| Dataset excerpt |
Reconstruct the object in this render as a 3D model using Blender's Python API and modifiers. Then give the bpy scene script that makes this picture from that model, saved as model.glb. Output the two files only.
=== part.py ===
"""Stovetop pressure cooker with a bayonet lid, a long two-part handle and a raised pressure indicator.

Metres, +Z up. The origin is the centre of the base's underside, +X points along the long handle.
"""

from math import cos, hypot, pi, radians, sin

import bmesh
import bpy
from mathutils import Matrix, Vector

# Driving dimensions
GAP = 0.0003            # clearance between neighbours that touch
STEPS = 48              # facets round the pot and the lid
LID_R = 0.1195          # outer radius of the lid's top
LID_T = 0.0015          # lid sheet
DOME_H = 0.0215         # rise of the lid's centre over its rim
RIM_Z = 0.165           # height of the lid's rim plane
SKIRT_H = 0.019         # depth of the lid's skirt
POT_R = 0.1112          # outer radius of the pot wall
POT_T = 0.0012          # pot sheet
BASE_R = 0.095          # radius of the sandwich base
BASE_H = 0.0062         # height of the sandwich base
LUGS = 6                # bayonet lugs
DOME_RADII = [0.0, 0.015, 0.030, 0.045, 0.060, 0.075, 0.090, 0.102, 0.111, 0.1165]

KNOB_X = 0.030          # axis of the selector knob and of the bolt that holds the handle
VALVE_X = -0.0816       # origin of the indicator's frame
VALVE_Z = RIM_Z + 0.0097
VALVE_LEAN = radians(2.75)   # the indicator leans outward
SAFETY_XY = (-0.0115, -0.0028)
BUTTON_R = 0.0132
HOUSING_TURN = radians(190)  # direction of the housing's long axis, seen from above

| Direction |
Return exactly the leading lines of the listing, stopping after the line in which "from mathutils import Matrix, Vector" occurs.

| Result below |
Reconstruct the object in this render as a 3D model using Blender's Python API and modifiers. Then give the bpy scene script that makes this picture from that model, saved as model.glb. Output the two files only.
=== part.py ===
"""Stovetop pressure cooker with a bayonet lid, a long two-part handle and a raised pressure indicator.

Metres, +Z up. The origin is the centre of the base's underside, +X points along the long handle.
"""

from math import cos, hypot, pi, radians, sin

import bmesh
import bpy
from mathutils import Matrix, Vector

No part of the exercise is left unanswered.